Wood ducks are suckers for motion decoys. Standing in a swamp and sloshing a foot works well at attracting them. A spinning wing dove or teal decoy is also extremely effective. But the best decoy of all is one that has a pull string attached. Simply take a fishing reel, tie the line to the decoy and play out the line to the hunting location. A tug on the line to make the decoy bob and wiggle is all it takes to entice wood ducks into landing right beside the decoy.
Calls are important and can be used with decoys or without them. I have blown some calls wood ducks aren't interested in and others they answer before they swarm down through the trees like the monkeys in the Wizard of Oz. The only way to determine which call works best is by trying several because each hunter/call combination sounds different.

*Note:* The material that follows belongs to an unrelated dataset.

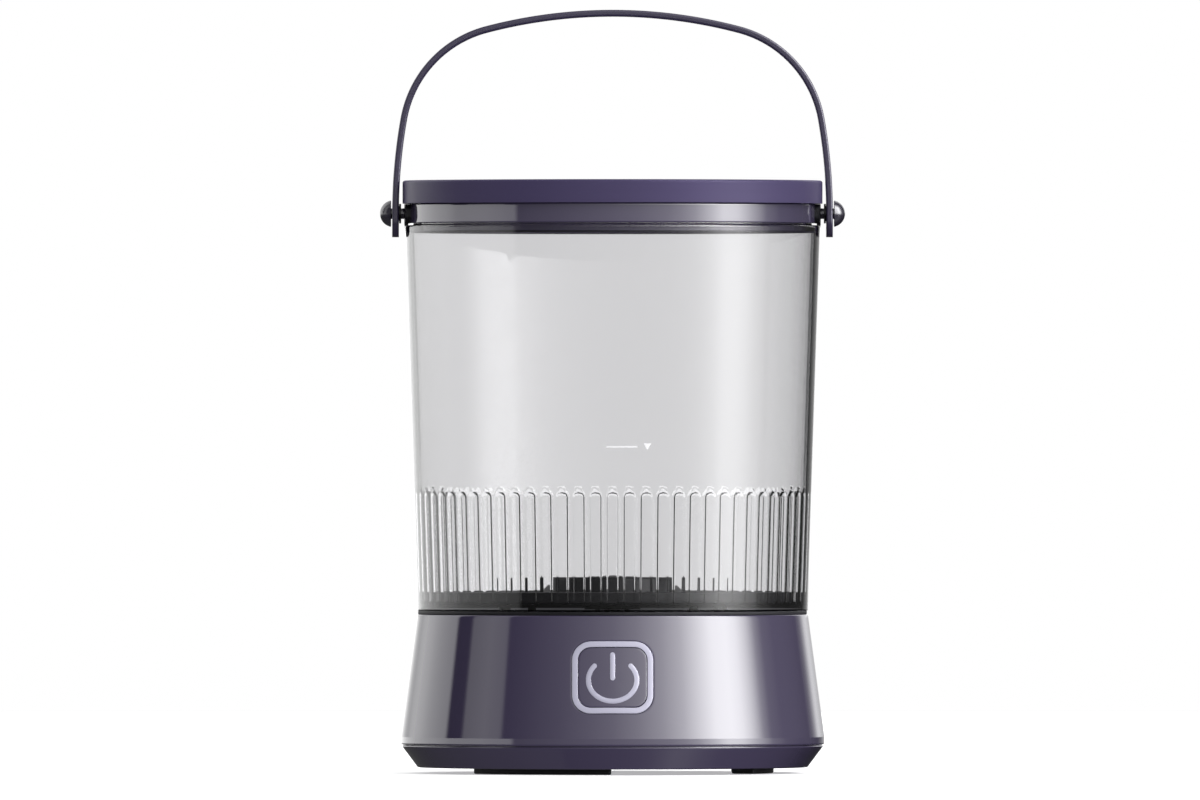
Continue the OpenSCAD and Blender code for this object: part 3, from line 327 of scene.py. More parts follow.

I had a long out-of-manufacture call, which had fooled hundreds of wood ducks, when a custom callmaker, Ralph Jensen, hunted with me and witnessed its effectiveness. He "stole" the call to try to duplicate its magic against my rather boisterous protests when I searched for it and couldn't find it. Eventually, he presented me with the No. 1 Jensen Wood Duck Call, which had been carved from Riverwood, the trade name for the company that mines old growth saw logs that sunk a century or more ago in the Cape Fear River. It has a flying wood duck on the side. The first day I used it, I called two drakes and a hen to a single decoy set in a swamp. I shot a drake and squealed on the call as the other birds flew on. They set down and swam back, allowing me to take the second drake. The hen flew away, circled and then returned to the call. My dog whined as she swam around before I flushed her away. Ralph had created a "keeper" of a wood duck call, which is only a tube of some sort wrapped around a child's rubber ducky bathtub toy squeaker. A wood duck call can't really be tuned. If you get a keeper, cherish it. If it doesn't work well, toss it away.
Over-calling to wood ducks is a novice's mistake. Most hunters blow the two-toned squeal of an alarmed hen flying, which only scares them. A true highball is a slower cadenced version of the alarm call, and it will elicit an answer from flying ducks, make them set their wings and descend.